◆ Raw data ◆
[BEGIN]

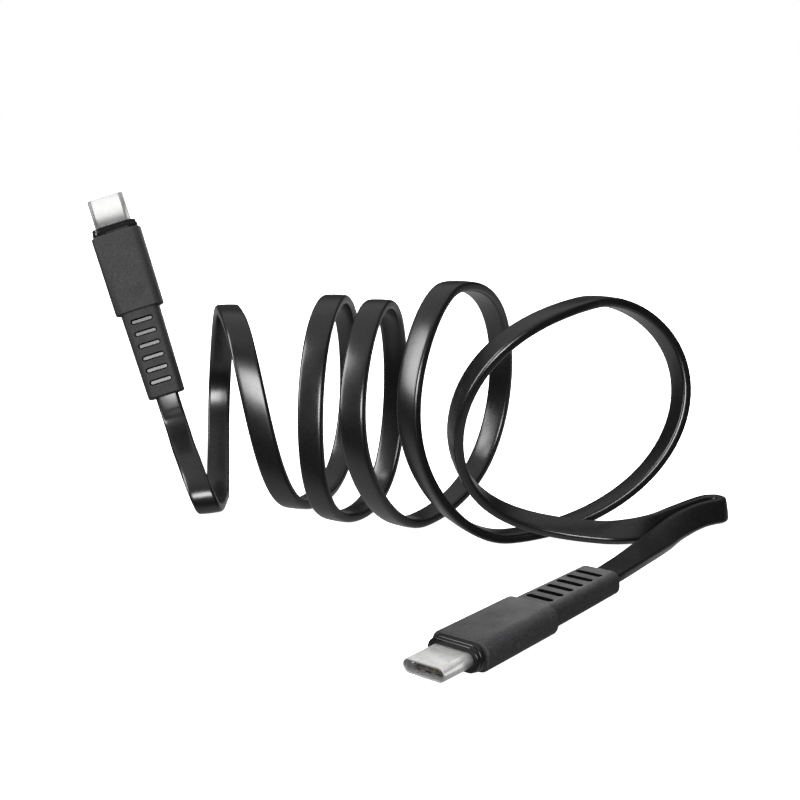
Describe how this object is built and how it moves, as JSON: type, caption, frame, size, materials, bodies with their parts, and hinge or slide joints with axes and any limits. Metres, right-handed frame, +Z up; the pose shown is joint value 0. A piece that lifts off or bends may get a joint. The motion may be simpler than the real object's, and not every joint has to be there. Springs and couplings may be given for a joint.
{
  "type": "charging cable",
  "caption": "Flat black charging cable in open standing turns, with a small reversible plug on each end: metal nose, glossy collar, matte sleeve and windowed strain relief.",
  "frame": {"origin": "bottom centre of the box round the two plugs, on the floor", "axes": "+Z up, +Y away from the viewer of the picture, +X to the viewer's right"},
  "size_m": [0.1387, 0.1247, 0.0668],
  "materials": {
    "shell": "bright nickel plate",
    "carrier": "black moulding",
    "contacts": "gold plate",
    "spring_steel": "bare spring steel",
    "board": "green solder mask",
    "chip": "moulded chip package",
    "cover": "stamped sheet",
    "wire_red": "wire insulation",
    "wire_black": "wire insulation",
    "wire_blue": "wire insulation",
    "wire_green": "wire insulation",
    "wire_white": "wire insulation",
    "collar": "gloss black",
    "sleeve": "fine matte grain",
    "relief": "matte",
    "jacket": "smooth gloss jacket"
  },
  "bodies": {
    "root": {"plug_a_nose_shell": "shell", "plug_a_contact_carrier": "carrier", "plug_a_contacts_upper": "contacts", "plug_a_contacts_lower": "contacts", "plug_a_latch_plate": "spring_steel", "plug_a_ground_spring_upper": "spring_steel", "plug_a_ground_spring_lower": "spring_steel", "plug_a_board": "board", "plug_a_chip": "chip", "plug_a_shield_cover_upper": "cover", "plug_a_shield_cover_lower": "cover", "plug_a_wire_power": "wire_red", "plug_a_wire_ground": "wire_black", "plug_a_wire_sense": "wire_blue", "plug_a_wire_data_a": "wire_green", "plug_a_wire_data_b": "wire_white", "plug_a_crimp_band": "cover", "plug_a_inner_mould": "collar", "plug_a_grip_sleeve": "sleeve", "plug_a_strain_relief": "relief", "plug_a_cable_end": "jacket", "plug_b_nose_shell": "shell", "plug_b_contact_carrier": "carrier", "plug_b_contacts_upper": "contacts", "plug_b_contacts_lower": "contacts", "plug_b_latch_plate": "spring_steel", "plug_b_ground_spring_upper": "spring_steel", "plug_b_ground_spring_lower": "spring_steel", "plug_b_board": "board", "plug_b_chip": "chip", "plug_b_shield_cover_upper": "cover", "plug_b_shield_cover_lower": "cover", "plug_b_wire_power": "wire_red", "plug_b_wire_ground": "wire_black", "plug_b_wire_sense": "wire_blue", "plug_b_wire_data_a": "wire_green", "plug_b_wire_data_b": "wire_white", "plug_b_crimp_band": "cover", "plug_b_inner_mould": "collar", "plug_b_grip_sleeve": "sleeve", "plug_b_strain_relief": "relief", "plug_b_cable_end": "jacket", "cable_jacket": "jacket"}
  },
  "joints": []
}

[END]

◆ Problem requirements ◆
Select all lines in the listing above where the word "frame" appears, and show them.

◆ Exercise response ◆
Describe how this object is built and how it moves, as JSON: type, caption, frame, size, materials, bodies with their parts, and hinge or slide joints with axes and any limits. Metres, right-handed frame, +Z up; the pose shown is joint value 0. A piece that lifts off or bends may get a joint. The motion may be simpler than the real object's, and not every joint has to be there. Springs and couplings may be given for a joint.
  "frame": {"origin": "bottom centre of the box round the two plugs, on the floor", "axes": "+Z up, +Y away from the viewer of the picture, +X to the viewer's right"},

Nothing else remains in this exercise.